Und wie geht man jetzt mit Teams um? Wenn schon der einzelne Mensch doch so komplex ist? Die Lösung ist erst mal einfach. Arbeiten mit konkreten Aufgaben, ganz pragmatisch an dem was real passiert. Kein in die Tiefe wühlen. Allerdings sehr wichtig und oft komplex: Man kläre intensiv vor einer Maßnahme, was das Ziel eines Workshops oder einer Teamentwicklung sein soll. Das kann sehr intensiv sein, oft mit dem Auftraggeber, am besten mit dem ganzen Team. Siehe systemische Wechselwirkungen zwischen Individuen. Wenn realistische Ziele und Auftrag geklärt sind, dann nimmt man das Team aus dem gewohnten Rahmen und gibt ihm in einem neuen, emotional berührenden Setting artfremde Aufgaben. Emotional deshalb, da es kein Lernen ohne (positive) emotionale Beteiligung gibt. Also zum Beispiel eine schöne Berglandschaft für Stadt-Büro-Menschen. Aufgaben sind erprobte Klassiker wie die Seilbrücke über eine Schlucht oder komplizierte Orientierungsaufgaben.

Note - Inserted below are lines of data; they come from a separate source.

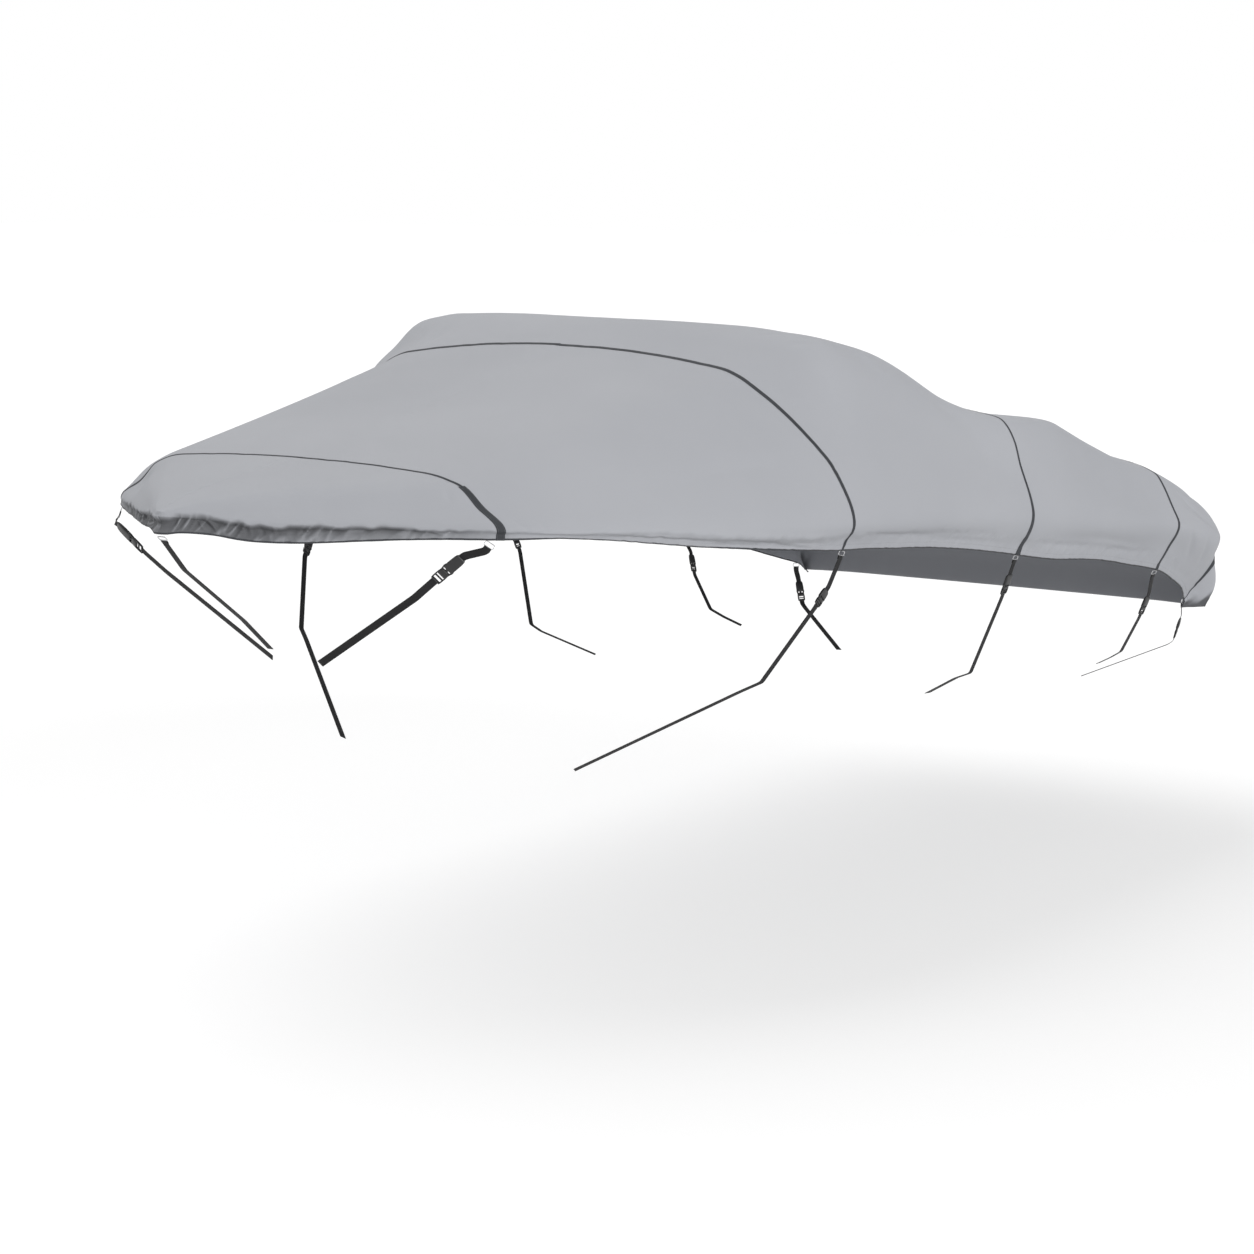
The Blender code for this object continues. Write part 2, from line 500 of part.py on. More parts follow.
def make_buckle(name, start, end, across, material):
    """A side-release buckle: a flat body that is drawn in at its waist, with a slot in each end
    that the webbing enters."""
    way = end - start
    length = np.linalg.norm(way)
    way /= length
    across = across - way * (across @ way)
    across /= np.linalg.norm(across)
    face = np.cross(way, across)
    width, thick = BUCKLE
    # distance along the buckle, share of its full width, share of its full thickness
    shape = [(0.0, 0.88, 0.55), (0.10, 1.0, 0.85), (0.40, 1.0, 1.0), (0.50, 0.80, 1.0),
             (0.62, 0.80, 0.95), (0.72, 1.0, 0.85), (0.92, 1.0, 0.75), (1.0, 0.90, 0.55)]
    corners = [(-0.5, 0.28), (-0.42, 0.5), (0.42, 0.5), (0.5, 0.28),
               (0.5, -0.28), (0.42, -0.5), (-0.42, -0.5), (-0.5, -0.28)]
    verts = []
    for part, w, t in shape:
        middle = start + way * length * part
        for a, b in corners:
            verts.append(middle + across * width * w * a + face * thick * t * b)
    sides = len(corners)
    faces = []
    for i in range(len(shape) - 1):
        for k in range(sides):
            a, b = i * sides + k, i * sides + (k + 1) % sides
            faces.append((a, b, b + sides, a + sides))
    slot = (WEB_WIDTH / 2 + SLOT_GAP, WEB_THICK / 2 + SLOT_GAP)
    for base, middle, inwards in ((0, start, way), ((len(shape) - 1) * sides, end, -way)):
        mouth = len(verts)
        for sink in (0.0, SLOT_DEPTH):
            for a, b in ((-1, 1), (1, 1), (1, -1), (-1, -1)):
                verts.append(middle + inwards * sink + across * slot[0] * a + face * slot[1] * b)
        rim = [base + k for k in range(sides)]
        hole = [mouth + k for k in range(4)]
        for k, (p, q) in enumerate(((0, 1), (2, 3), (4, 5), (6, 7))):
            faces.append((rim[p], rim[q], hole[k]))
            faces.append((rim[q], rim[(q + 1) % sides], hole[(k + 1) % 4], hole[k]))
        for k in range(4):
            faces.append((hole[k], hole[(k + 1) % 4], hole[(k + 1) % 4] + 4, hole[k] + 4))
        faces.append(tuple(h + 4 for h in hole))
    return add_object(name, verts, faces, material, smooth_angle=30.0)


def make_strap(number, seam, offset, points, side, label, made):
    """A side strap: hem ring, short sewn strap, buckle and long tail."""
    start, end, *bends = [place(p, side) for p in points]
    seat = hem_seat(ROW_AT[seam] + offset, side)
    bar, down, across, out = make_ring(f"ring_{number}_{label}", seat, start, made["steel"])
    way = (end - start) / np.linalg.norm(end - start)
    straight, mouth = 0.014, 0.001                   # the webbing runs straight into each slot
    short = eye_path(bar, down, out, start - way * straight)
    short += [start - way * mouth, start + way * WEB_IN_SLOT]
    ribbon(f"strap_{number}_{label}", short, across, WEB_WIDTH, WEB_THICK, made["webbing"])
    make_buckle(f"buckle_{number}_{label}", start, end, across, made["plastic"])
    tail = [end - way * WEB_IN_SLOT, end + way * mouth, end + way * straight, *bends]
    ribbon(f"tail_{number}_{label}", tail, across, WEB_WIDTH, WEB_THICK, made["webbing"])


def make_bow_strap(made):
    """The strap from the nose down along the stem."""
    spots = [place(p, 1.0) for p in BOW_STRAP]
    bar, down, across, out = make_ring("ring_bow", bow_seat(), spots[0], made["steel"])
    path = eye_path(bar, down, out, spots[0]) + spots[1:]
    ribbon("strap_bow", path, across, WEB_WIDTH, WEB_THICK, made["webbing"])


def main():
    for thing in list(bpy.data.objects):
        bpy.data.objects.remove(thing, do_unlink=True)
    made = make_finishes()
    for name, start, end, count in PANELS:
        make_panel(name, start, end, count, made["cloth"])
    for name, seam, at_crown, at_hem in TAPES:
        turn = FULL_ARCH
        if name == "tape_1":
            turn = FULL_ARCH[np.abs(FULL_ARCH) < BAND_START - 0.001]
        half = at_crown + (at_hem - at_crown) * np.abs(turn) ** TAPE_TAPER
        make_tape(name, seam, turn, half, TAPE_THICK, made["tape"])
    for label, side in (("port", -1.0), ("starboard", 1.0)):
        turn = side * COLUMNS[COLUMNS >= BAND_START - 0.001]
        make_tape(f"band_1_{label}", "seam 1", turn, np.full(len(turn), BAND_HALF), BAND_THICK,
                  made["tape"])
        for number, (seam, offset, points) in STRAPS.items():
            make_strap(number, seam, offset, points, side, label, made)
    make_bow_strap(made)


main()
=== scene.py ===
# %% [markdown]
# # A trailering cover for an open runabout
#
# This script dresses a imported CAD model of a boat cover. The real cover is sewn from six panels
# of coated polyester, with dark tape over the seams and webbing straps that tie it to a trailer.
# The boat is not part of the model: the cover is a hollow shell, shaped by what it lay on.
#
# Every cell makes one thing and prints what it made, so the script can be read like a notebook.
# Lengths are metres, and millimetres in the long tables. +Z is up, the bow points to -X and port
# is -Y.

import bmesh
import bpy
import numpy as np
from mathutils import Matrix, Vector


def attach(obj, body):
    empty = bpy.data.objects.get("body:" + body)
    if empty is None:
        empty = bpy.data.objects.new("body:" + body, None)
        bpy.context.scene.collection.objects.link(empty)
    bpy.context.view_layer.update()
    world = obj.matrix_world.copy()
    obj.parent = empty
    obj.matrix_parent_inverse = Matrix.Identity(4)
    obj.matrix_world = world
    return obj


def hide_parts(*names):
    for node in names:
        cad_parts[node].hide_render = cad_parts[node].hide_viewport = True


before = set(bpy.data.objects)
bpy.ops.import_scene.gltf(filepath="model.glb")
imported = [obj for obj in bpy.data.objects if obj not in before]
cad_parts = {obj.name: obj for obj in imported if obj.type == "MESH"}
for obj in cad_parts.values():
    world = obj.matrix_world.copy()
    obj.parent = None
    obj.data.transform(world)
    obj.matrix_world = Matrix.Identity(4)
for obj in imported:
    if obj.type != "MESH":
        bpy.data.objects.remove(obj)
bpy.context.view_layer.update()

# %% [markdown]
# ## Where the cover stands
#
# The frame's origin is the underside of the cloth's crest, 2.35 m aft of the bow tip and 2.06 m
# above the ground. The ground is a plain pale floor. A real studio would use a paper roll; a wide
# plane under an even white sky looks the same and hides nothing.

# %% Sizes and helpers that everything shares
MM = 1000.0
CREST_AFT = 2.35
CREST_HIGH = 2.06
CLOTH = 0.0025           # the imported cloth
SHEET_THICK = 0.0016     # the coated cloth that dresses it
GROUND = CLOTH - CREST_HIGH
PORT, STARBOARD = -1, 1                  # the signs of the two sides
MIRROR = np.array([1.0, -1.0, 1.0])      # port is the mirror image of starboard
WHITE = (1.0, 1.0, 1.0, 1.0)


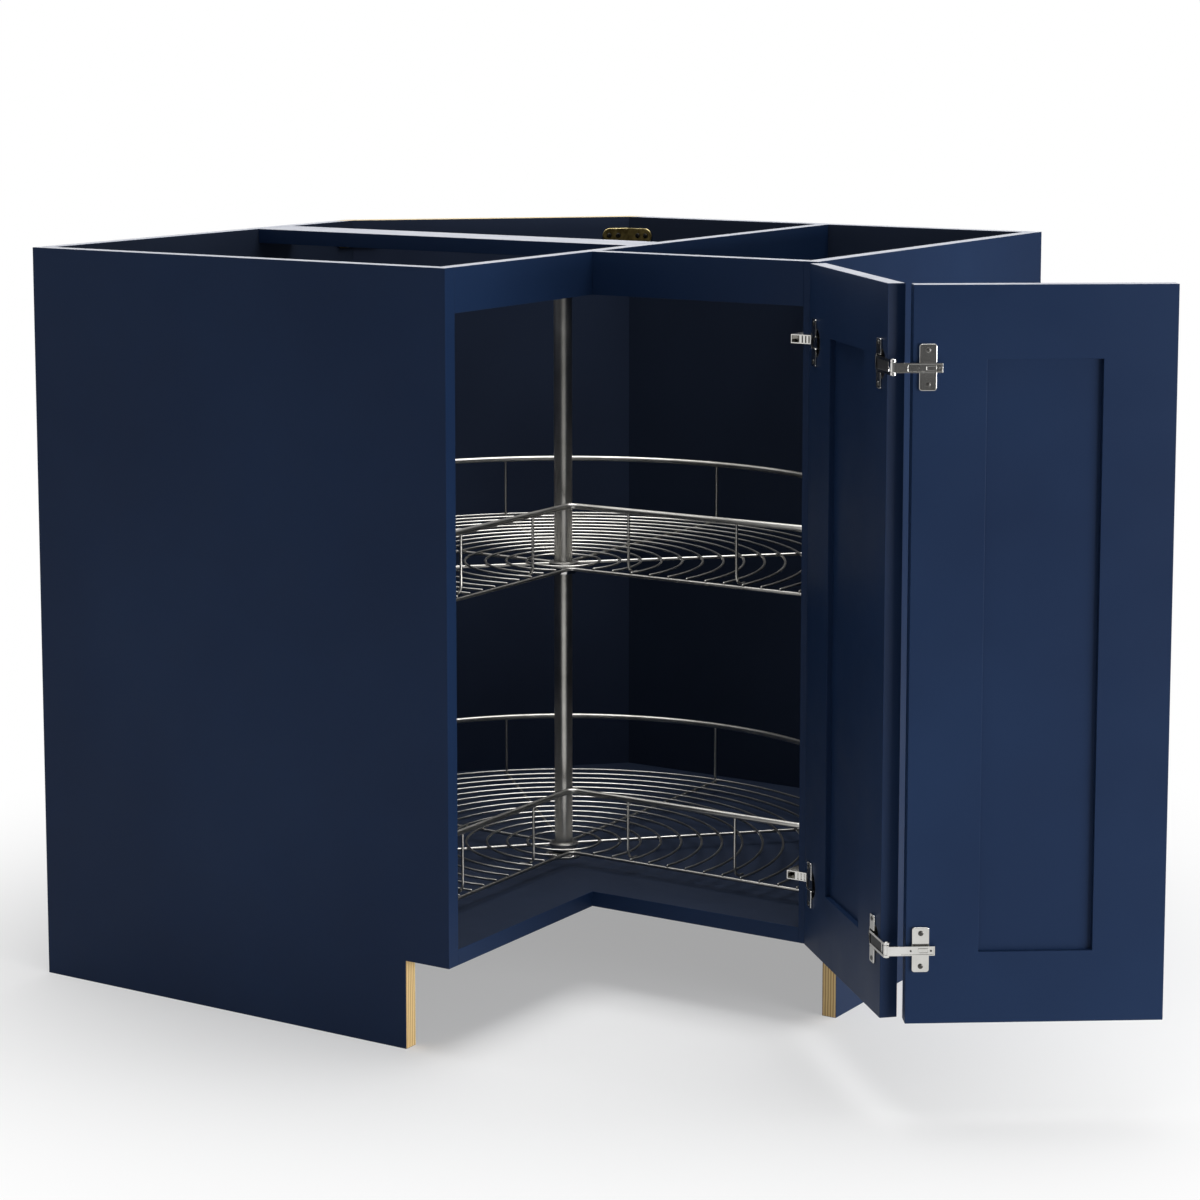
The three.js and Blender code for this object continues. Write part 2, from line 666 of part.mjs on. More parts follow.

Und jetzt kommt der große Knackpunkt, der eine Teamentwicklung vom Incentiv unterscheidet: Die Bereitschaft der Teilnehmenden, den Prozess von Führung und Zusammenarbeit so offen als möglich zu hinterfragen. Selbstverständlich gilt es in der Arbeitswelt einen professionellen Selbstschutz halten, kein Kollege wird sein tiefstes Inneres nach außen kehren. Hier ist der Trainer gefragt, wirkliches kollegiales Feedback zur Zusammenarbeit zu initiieren, ohne dass es zu Verletzungen kommt. Und hier braucht es wirklich eine große Bereitschaft aller, aneinander zu lernen und zu arbeiten. Und nicht nur bei Sachprozessen, sondern auf der Beziehungsebene. Wenn das gelingt, dann erlebe ich Teammaßnahmen als sehr fruchtbar.